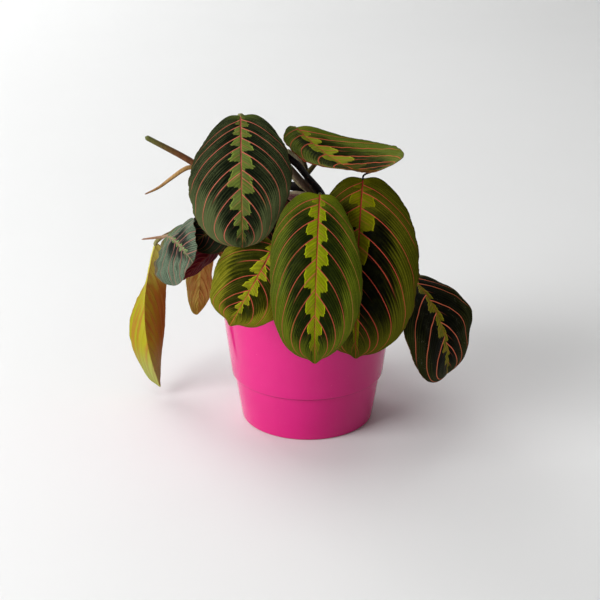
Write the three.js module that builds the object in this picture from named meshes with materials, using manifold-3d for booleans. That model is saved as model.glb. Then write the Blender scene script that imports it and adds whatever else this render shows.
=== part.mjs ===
// Potted prayer plant: a tapered magenta pot filled with soil, four shoots standing in it,
// and a crown of broad oval leaves that droop over the rim. Millimetres, Z up, the pot's
// underside on z = 0 and its axis on the Z axis; -Y is the front.
import * as THREE from 'three';
import { mergeVertices } from 'three/addons/utils/BufferGeometryUtils.js';
import Module from 'manifold-3d';

const wasm = await Module();
wasm.setup();

// ---- driving dimensions -------------------------------------------------------------
const BASE_R = 45; // radius of the flat underside
const BAND_R = 49.7; // top of the narrow lower band
const BODY_R = 51.5; // just above the step
const STEP_Z = 32.5;
const RIM_R = 60.5;
const POT_H = 108;
const WALL = 2.6;
const FLOOR = 3;
const POT_SIDES = 64;
const SOIL_Z = 97;
const SOIL_GAP = 0.5; // between the soil and the pot's wall and floor
const SOIL_SIDES = 32;
const HOLE_DEPTH = 24; // how deep a shoot stands in the soil
const HOLE_GAP = 0.7; // between a shoot and its hole
const HOLE_SIDES = 16;
const BLADE = 0.8; // leaf blade thickness
const ROWS = 14; // blade cells along the midrib
const HALF_COLS = 3; // blade cells from the midrib to each margin
const STEM_SIDES = 7;
const RING_STEP = 6; // length of a stem cell

const group = new THREE.Group();
group.name = 'potted_prayer_plant';

const rad = THREE.MathUtils.degToRad;

function paint(name, color, roughness) {
  return new THREE.MeshStandardMaterial({ name, color, roughness, metalness: 0 });
}

const SKIN = {
  pot: paint('pot_plastic', 0xd2207c, 0.12),
  soil: paint('soil', 0x33251c, 0.95),
  stem: paint('stem', 0x3a2a1c, 0.5),
  blue: paint('leaf_blue_green', 0x2b4438, 0.42),
  green: paint('leaf_green', 0x4a6a1c, 0.45),
  olive: paint('leaf_olive', 0x3f5214, 0.4),
  lime: paint('leaf_lime', 0x7c8f22, 0.45),
  black: paint('leaf_black_green', 0x18220f, 0.35),
  yellow: paint('leaf_yellow', 0x9a8f2c, 0.5),
  grey: paint('leaf_grey_green', 0x5f7a6c, 0.5),
  maroon: paint('leaf_maroon', 0x4a0f26, 0.5),
};

function addNode(name, geometry, material) {
  const mesh = new THREE.Mesh(geometry, material);
  mesh.name = name;
  group.add(mesh);
}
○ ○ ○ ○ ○
Written instruction
Extract the listing in its entirety and repeat it exactly.

Reply to the task
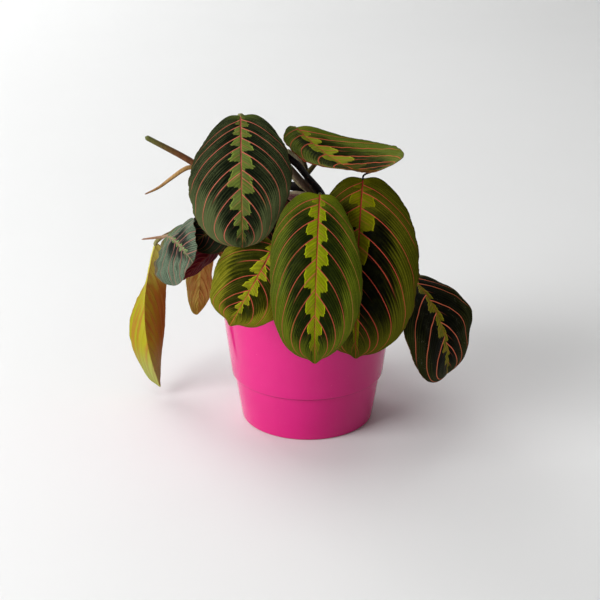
Write the three.js module that builds the object in this picture from named meshes with materials, using manifold-3d for booleans. That model is saved as model.glb. Then write the Blender scene script that imports it and adds whatever else this render shows.
=== part.mjs ===
// Potted prayer plant: a tapered magenta pot filled with soil, four shoots standing in it,
// and a crown of broad oval leaves that droop over the rim. Millimetres, Z up, the pot's
// underside on z = 0 and its axis on the Z axis; -Y is the front.
import * as THREE from 'three';
import { mergeVertices } from 'three/addons/utils/BufferGeometryUtils.js';
import Module from 'manifold-3d';

const wasm = await Module();
wasm.setup();

// ---- driving dimensions -------------------------------------------------------------
const BASE_R = 45; // radius of the flat underside
const BAND_R = 49.7; // top of the narrow lower band
const BODY_R = 51.5; // just above the step
const STEP_Z = 32.5;
const RIM_R = 60.5;
const POT_H = 108;
const WALL = 2.6;
const FLOOR = 3;
const POT_SIDES = 64;
const SOIL_Z = 97;
const SOIL_GAP = 0.5; // between the soil and the pot's wall and floor
const SOIL_SIDES = 32;
const HOLE_DEPTH = 24; // how deep a shoot stands in the soil
const HOLE_GAP = 0.7; // between a shoot and its hole
const HOLE_SIDES = 16;
const BLADE = 0.8; // leaf blade thickness
const ROWS = 14; // blade cells along the midrib
const HALF_COLS = 3; // blade cells from the midrib to each margin
const STEM_SIDES = 7;
const RING_STEP = 6; // length of a stem cell

const group = new THREE.Group();
group.name = 'potted_prayer_plant';

const rad = THREE.MathUtils.degToRad;

function paint(name, color, roughness) {
  return new THREE.MeshStandardMaterial({ name, color, roughness, metalness: 0 });
}

const SKIN = {
  pot: paint('pot_plastic', 0xd2207c, 0.12),
  soil: paint('soil', 0x33251c, 0.95),
  stem: paint('stem', 0x3a2a1c, 0.5),
  blue: paint('leaf_blue_green', 0x2b4438, 0.42),
  green: paint('leaf_green', 0x4a6a1c, 0.45),
  olive: paint('leaf_olive', 0x3f5214, 0.4),
  lime: paint('leaf_lime', 0x7c8f22, 0.45),
  black: paint('leaf_black_green', 0x18220f, 0.35),
  yellow: paint('leaf_yellow', 0x9a8f2c, 0.5),
  grey: paint('leaf_grey_green', 0x5f7a6c, 0.5),
  maroon: paint('leaf_maroon', 0x4a0f26, 0.5),
};

function addNode(name, geometry, material) {
  const mesh = new THREE.Mesh(geometry, material);
  mesh.name = name;
  group.add(mesh);
}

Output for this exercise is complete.